I was in a state of semi-sleep, existing in those few minutes between the time you get out of your bed and when you actually wake up. My intial morning ritual involves most of my addictions: caffeine (turn on coffeemaker), music (turn on itunes) and internet (check the email, the myspace, and the BBC to see if World War III has started overnight. I admit it; I am a product of the Information Age). So it was in this stupor that my squinty eyes made out the subject line and sender of the message. I knew immediately that I had won an adventure tour to a land far, far away. My stomach blew out of the top of my head and I started screaming and yelling, jumping and dancing. My neighbors love me.
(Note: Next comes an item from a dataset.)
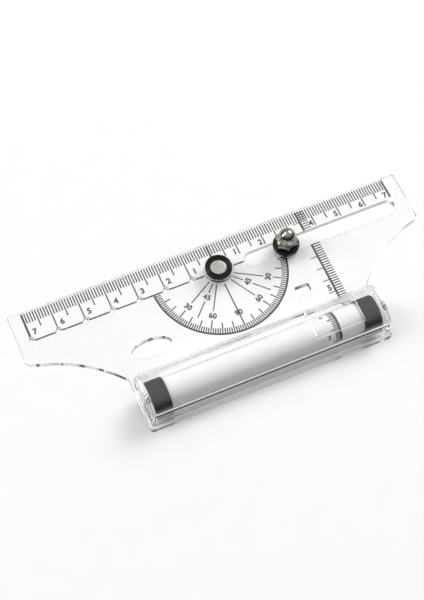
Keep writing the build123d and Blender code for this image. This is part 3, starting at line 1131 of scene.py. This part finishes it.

I knew I just won a trip, but what I didn’t know was where that trip would go. The contest was given by Intrepid Travel, one of the small group adventure tour operators that we work with at The Adventure Travel Company.  Every new day required a new entry, a paragraph about why you wanted to travel to the destination. A trip a day was given away, and each morning I would choose a new adventure tour I wanted to win and type up an entry. Tanzania, Guatemala, Italy, India- I had entered so many times I couldn’t remember which country I chosen the day before. Quickly I searched on my laptop for yesterday’s messages, my heart pounding away as I scrolled down to see that I had entered to win a trip to…


Wow. China. I chose well. China is THE next travel industry superstar, the new superpower of the 21st century, and the home of the next Olympics. The ancient nation once termed “the Sleeping Dragon” has woken up, shaken the crust from its eyes, and is now looking around as hungry for information, entertainment, and consumption as I was that Sunday morning. I am fully stoked. I am going to China in 2008!

When will I go? Is the nightlife in Beijing as crazy as they say it is? Can I catch a glipmse of the Shaolin monks? Is the Great Wall really that hard to hike? Is it possible to train with the acrobats in Shanghai? Do the terracotta warriors of Xi’an look as scary in real life? How do you say “thank you” in Mandarin?